We define the trend as having lower highs and lower lows. So, as we can see, along those trend lines, that the current high is lower than the previous high. But we also see that it’s trying to break out and push above the most recent resistance high that we could see here in the yellow-shaded area. So, we may be seeing clues to a potential trend change if the highs continue to get higher and we start to see higher lows. But of course that’s going to take a breakout above these two trend lines, either the red or the black, for us to continue to see new higher highs being made.
If we zoom in a little bit here on the Daily Chart, we could zoom in and see that I’ve also taken Fibonacci measurements from the most recent high here in the purple-shaded area where both of those two trend lines connect here into the purple-shaded area into the mid-0.9200-level. Fibonacci from that high down to the most recent spike low we see down here into 0.8800, we find that the 50% retracement levels happens to also coincide with that red trend line – the bottom of the pink-shaded area, into the 0.9025-level. So, 50% sitting over here on the right-hand side of the chart of this downtrend range.
Then, just above that, the .618 Fibonacci retracement level sits at 0.9077. That happens to sit at the top of the pink-shaded area and where the black trend line sits. So it’d be my expectation that within or under these trend lines and the Fibonacci levels there’s potential resistance, which could send us back down in the direction of the longer-term trend. And really, only once we start to see a breakout above these resistance highs and the trend lines can we expect some further movement higher back into the orange-shaded area or possibly a breakout even further as it challenges the last resistance high we see over here into the mid-0.9200s.
So, if you’re looking for an opportunity today to trade the USDCHF, it could be looking for selling into resistance into the 50% retracement level. Red trend line into the 0.9025-level or even a little bit higher as it challenges into the 0.9075-level and the black trend line. Keeping in mind that your risk in either scenario is likely above the 0.9075-level – the black trend line – because, if it breaks above there, we’re likely looking for a continuation higher and that would of course be for a sell.
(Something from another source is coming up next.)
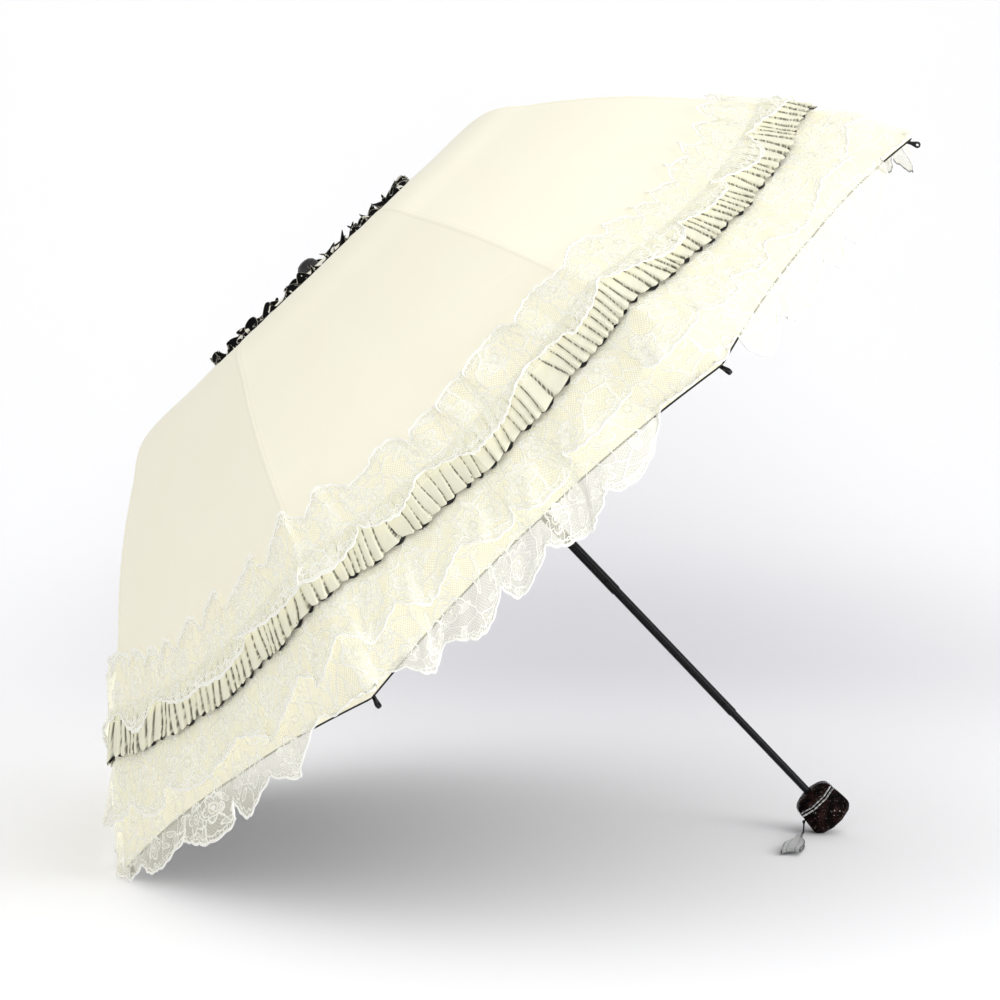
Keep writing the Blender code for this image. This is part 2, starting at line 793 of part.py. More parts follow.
def ribbon_mesh(shape):
    """The gathered band: a low crowned strip round the canopy."""
    rings = []
    for turn in turns_round(8):
        low, high = RIBBON
        section = [shape.at(low, turn, 0.0010), shape.at(low, turn, 0.0024)]
        section.append(shape.at((low + high) / 2, turn, 0.0062))
        section.append(shape.at(high, turn, 0.0030))
        section.append(shape.at(high, turn, 0.0010))
        rings.append(section)
    return loop_of_rings("ruched_ribbon", rings)


def upper_lace_mesh(shape):
    """A flounce that lies up the canopy from the ribbon, its free edge standing off in waves."""
    start, end = UPPER_LACE
    grid = []
    for row, share in enumerate(shares(start, end, 4)):
        free = 1 - row / 3
        line = []
        for turn in turns_round(4 * LACE_WAVES):
            wave = 0.5 + 0.5 * math.sin(turn * RIB_COUNT * LACE_WAVES)
            lift = 0.0016 + free * (0.0015 + 0.0045 * wave)
            line.append(shape.at(share + 0.012 * free * (wave - 0.5), turn, lift))
        grid.append(line)
    return shell("upper_lace", grid, LACE_THICKNESS, grid_normals(grid))


def lower_lace_grid(shape, to_world):
    """The hem flounce: over the canopy from the ribbon to the hem, then free, down to the floor."""
    steps = 4
    columns = []
    for turn in turns_round(4 * LACE_WAVES):
        wave = math.sin(turn * RIB_COUNT * LACE_WAVES)
        column = []
        for share in shares(LOWER_LACE_START, 0.995, 3):
            rise = (share - LOWER_LACE_START) / (1 - LOWER_LACE_START)
            column.append(to_world @ shape.at(share, turn, 0.0016 + 0.0030 * rise))
        here = column[-1]
        run = (here - column[-2]).normalized()
        out = to_world.to_3x3() @ Vector((math.cos(turn), math.sin(turn), 0.4))
        flat_out = Vector((out.x, out.y, 0)).normalized()
        step = (HEM_LACE + 0.004 * wave) / steps
        for i in range(steps):
            run = (run + Vector((0, 0, -0.10)) + out * (0.10 * wave * (i + 1) / steps)).normalized()
            there = here + run * step
            if there.z < FLOOR_GAP:
                there = Vector((here.x, here.y, FLOOR_GAP)) + flat_out * step
            column.append(there)
            here = there
        columns.append(column)
    return [list(row) for row in zip(*columns)]


def lower_lace_mesh(shape, to_world):
    grid = lower_lace_grid(shape, to_world)
    made = shell("lower_lace", grid, LACE_THICKNESS, grid_normals(grid))
    return moved(made, to_world.inverted())


def add_canopy(stand, to_world):
    shape = CanopyShape()
    node("canopy", canopy_mesh(shape), "cream", stand)
    node("crown_ruffle", crown_ruffle_mesh(shape), "cream", stand)
    node("upper_lace", upper_lace_mesh(shape), "lace", stand)
    node("ruched_ribbon", ribbon_mesh(shape), "cream", stand)
    node("lower_lace", lower_lace_mesh(shape, to_world), "lace", stand)


# ---------------------------------------------------------------- strap


def strap_anchor(to_world):
    """The knot's centre, just off the handle's lower flat, in the world's frame."""
    z, apothem = HANDLE_RINGS[6][0] + KNOT_PLACE[1], HANDLE_RINGS[6][1]
    local = Vector((apothem + KNOT_RADIUS + KNOT_GAP, KNOT_PLACE[0], z))
    return to_world @ local


def swept(name, path, radius, sides=6):
    """A round cord along a path that keeps clear of straight up."""
    rings = []
    for i, here in enumerate(path):
        before = path[max(i - 1, 0)]
        after = path[min(i + 1, len(path) - 1)]
        run = (after - before).normalized()
        side = run.cross(Vector((1, 0, 0))).normalized()
        top = side.cross(run)
        ring = []
        for x, y in circle((0, 0), radius, sides):
            ring.append(here + side * x + top * y)
        rings.append(ring)
    return rings_to_solid(name, rings)


def ball(centre, radius):
    made = bmesh.new()
    bmesh.ops.create_icosphere(made, subdivisions=1, radius=radius)
    bmesh.ops.translate(made, verts=made.verts, vec=centre)
    mesh = bpy.data.meshes.new("ball")
    made.to_mesh(mesh)
    made.free()
    return mesh


def cord_path(height):
    """From the knot down to the floor and forwards, relative to the knot."""
    floor = -height + CORD_REST
    ends = ((0, 0), (-0.0010, -0.35 * height), (-0.0050, -0.80 * height), (-0.0130, floor), (-0.0250, floor))
    curve = smooth_line(ends, 3)
    return [Vector((0, p.x, p.y)) for p in curve]


def add_strap(floor, to_world):
    anchor = strap_anchor(to_world)
    path = cord_path(anchor.z)
    swing = empty("strap_swing", floor, anchor, STRAP_TURN)
    cord = swept("strap_cord", path, CORD_RADIUS)
    end = path[-1]
    crimp_path = [end + Vector((0, CRIMP_HALF * share, 0)) for share in (1, 0, -1)]
    crimp = swept("crimp", crimp_path, CRIMP_RADIUS, 10)
    node("strap_cord", united(cord, ball((0, 0, 0), KNOT_RADIUS), crimp), "cord", swing)
    hinge = end + Vector((0, -TAG_HINGE, 0))
    node("strap_tag", tag_mesh(), "silver_ribbon", swing, hinge)


def along_cord(u, v, depth):
    return (depth, u, v)


def tag_mesh():
    """The wrist loop: a ribbon folded back on itself, lying flat, pinched where the crimp holds it."""
    wide, long, deep = TAG_SIZE
    half = deep / 2
    cloth = TAG_CLOTH
    outline = ((TAG_NECK, -cloth), (TAG_NECK, cloth), (0.0, 1.6 * cloth), (-long / 3, half), (-long, half))
    outline += ((-long - cloth, 0.0), (-long, -half), (-long / 3, -half), (0.0, -1.6 * cloth))
    fold = ((-long / 3, half - cloth), (-long + cloth, half - cloth), (-long + cloth, cloth - half))
    fold += ((-long / 3, cloth - half),)
    mesh = plate("strap_tag", [outline, fold], -wide / 2, wide / 2, along_cord)
    for vertex in mesh.vertices:
        share = min((TAG_NECK - vertex.co.y) / (TAG_NECK + long / 3), 1.0)
        vertex.co.x *= TAG_PINCH + (1 - TAG_PINCH) * share
    return mesh


# ---------------------------------------------------------------- the resting pose


def lean():
    """The shaft's angle above the floor when two rib tips and the handle's edge touch it."""
    tip = raised(TIP_CENTRE, LOW_RIB_FLEX)
    edge_z, edge_x = HANDLE_RINGS[FLOOR_RING]
    across = tip[0] * math.cos(GORE / 2) - edge_x
    down = tip[1] - edge_z
    angle = math.pi / 2 + math.asin(TIP_RING / math.hypot(across, down)) - math.atan2(down, across)
    height = edge_x * math.cos(angle) - edge_z * math.sin(angle)
    return angle, height


def stand_matrix():
    """From the upright frame to the floor: the handle points to +X, the ribs' lowest pair to -X."""
    angle, height = lean()
    c, s = math.cos(angle), math.sin(angle)
    return Matrix(((-s, 0, -c, 0), (0, -1, 0, 0), (-c, 0, s, height), (0, 0, 0, 1)))


def centre_on_floor(floor):
    """Slide the whole parasol so that the origin is under the middle of its box."""
    bpy.context.view_layer.update()
    low, high = Vector((9, 9, 9)), Vector((-9, -9, -9))
    for thing in bpy.data.objects:
        if thing.type != "MESH":
            continue
        for vertex in thing.data.vertices:
            place = thing.matrix_world @ vertex.co
            low = Vector(map(min, low, place))
            high = Vector(map(max, high, place))
    floor.location = (-(low.x + high.x) / 2, -(low.y + high.y) / 2, -low.z)


def main():
    clear_scene()
    to_world = stand_matrix()
    floor = empty("floor")
    stand = empty("stand", floor)
    stand.matrix_local = to_world
    add_shaft(stand)
    add_ribs(stand)
    add_canopy(stand, to_world)
    add_strap(floor, to_world)
    centre_on_floor(floor)
    bpy.context.view_layer.update()


main()
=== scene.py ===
"""The looks of an open lace parasol, built round its fixed CAD frame.

The cloth, the lace and the gathered ribbon are made one rib at a time: each piece covers half a gore to each
side of its rib and rides on the bar under it.
A place on the canopy is given by a share of the way from crown to hem and a turn round the shaft.
Metres throughout; the patterns in the cloth are drawn in millimetres.
"""

import json
import math

import bpy
import numpy as np
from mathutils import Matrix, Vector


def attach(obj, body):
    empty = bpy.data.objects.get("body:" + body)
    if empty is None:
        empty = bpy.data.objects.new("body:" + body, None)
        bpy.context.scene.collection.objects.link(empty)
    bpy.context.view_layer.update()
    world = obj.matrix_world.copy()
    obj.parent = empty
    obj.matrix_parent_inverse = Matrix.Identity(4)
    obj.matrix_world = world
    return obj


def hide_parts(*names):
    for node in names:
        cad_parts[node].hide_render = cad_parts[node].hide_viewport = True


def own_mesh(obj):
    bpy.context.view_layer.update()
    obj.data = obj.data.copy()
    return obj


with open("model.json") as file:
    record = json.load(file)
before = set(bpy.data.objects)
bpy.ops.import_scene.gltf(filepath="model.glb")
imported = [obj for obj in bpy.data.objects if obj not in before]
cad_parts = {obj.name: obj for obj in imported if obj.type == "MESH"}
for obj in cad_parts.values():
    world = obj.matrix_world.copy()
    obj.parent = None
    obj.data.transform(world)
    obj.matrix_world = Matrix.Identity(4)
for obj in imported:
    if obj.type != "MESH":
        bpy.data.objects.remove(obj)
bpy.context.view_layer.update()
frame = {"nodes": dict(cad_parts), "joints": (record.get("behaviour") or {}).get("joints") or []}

# The frame's own measures
RIB_COUNT = 8
GORE = 2 * math.pi / RIB_COUNT
CROWN_PIVOT = (0.0115, -0.0035)
ELBOW_1 = (0.200, -0.0090)
ELBOW_2 = (0.328, -0.1065)
RIB_END = (0.438, -0.2470)
BAR_SAG = 0.006
LOW_RIB_FLEX = math.radians(5)
CANOPY_LIFT = 0.0036
CANOPY_HOLE = 0.0040
CURVE_STEPS = 12
CHORD_SHARE = 0.78
HEM_SCALLOP = 0.014
GORE_SAG = 0.002

# The joint the runner slides on; the shaft's axis is taken from it
SLIDE = "runner_slide"

# Cloth; the pulls are shallow waves that run in from the ribs
CLOTH_THICKNESS = 0.0005
SEAM_STITCHES = 2.3
STITCH_PITCH = 3.2
CLOTH_COLUMNS = 40
SEAM_HALF = 0.0024
SEAM_RISE = 0.00045
HEM_CORD = 0.00075
PULL_HEIGHT = 0.0004
PULL_REACH = 0.035
PULL_COUNT = 46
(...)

Right now I don’t expect you would be looking for a buying opportunity. There’s obvious potential barriers here. There’s potential resistance and a pull back down for the USDCHF, so buying right now really wouldn’t be part of the scenario. Buying into this price ceiling because there’s a high risk of resistance and a fall back. If you were looking to buy this, there’s really only two reasons you would look to buy it. A dip back into support, which could be the yellow zone or maybe down here into the green zone, or a breakout above the pink-shaded area and these two trend lines. So, we already have the area there above 0.9075, so a breakout above there, we look for it to go higher. The other opportunities to buy in the direction of the trend, maybe the yellow zone again, or maybe, once again, pushing all the way back down into the green-shaded area down here. So, buying on dips into support or breakout of resistance. Otherwise, looking for selling into resistance and into the trend lines.
Let’s go ahead and take that information down to the 4-Hour Chart. And we could see that so far, over the past several hours, we have continued to find support into the yellow-shaded area. So let’s bring this yellow-shaded area over a little bit. We’ve continued to find support over the past several hours into the yellow-shaded area. If you’ve already taken a buy into that support, then you’re now looking to protect profit from the 0.8980s. Now we’re back into the 0.9000-level, challenging into that resistance. You’re looking to protect profit on any buys that you might have taken as it dipped into the support.
And again, once it pushes down through that yellow-shaded area, or if it pushes down through that yellow-shaded area, we would look for it to challenge all the way back down to the green zone. Buying right now, again, down here into the yellow-shaded area becomes an opportunity. I suppose there could be a very short term opportunity to buy it on the breakout above 0.9025. 0.9025, again, is that 50% retracement level of the previous downtrend. It also happens to be that red trend line. So, a push above 0.9025, as we see it here on the 4-Hour Chart, could give you an opportunity to trade as it pushes back towards the pink-shaded area.
But again, at the current moment, as it sits underneath 0.9025 – the red trend line, 50% retracement level – it doesn’t become enticing to buy it because there’s too much risk of resistance and a fall back down. A breakout above it, open and close above 0.9025 does give you an opportunity to buy it with fairly minimal risk, targeting back to 0.9075 – the top of the pink zone. And of course we’ve already discussed – a breakout above there continues the uptrend. If you decide to buy it on a breakout above 0.9025, protect your profit as it reaches into the black trend line and the top of the pink-shaded area, because, again, there is potential resistance there. We’ve seen it in history. You can even see it on the far left-hand side of the chart. We have seen resistance into the 0.9075-level, so it’s not too hard to expect that you would see it there again.
If you decide to sell it here at 0.9025, which of course would be an appropriate action into resistance, your stop is just above there because if it breaks above there, of course, you already know that there’s potential for it to go all the way back to the top of the pink zone for the USDCHF today.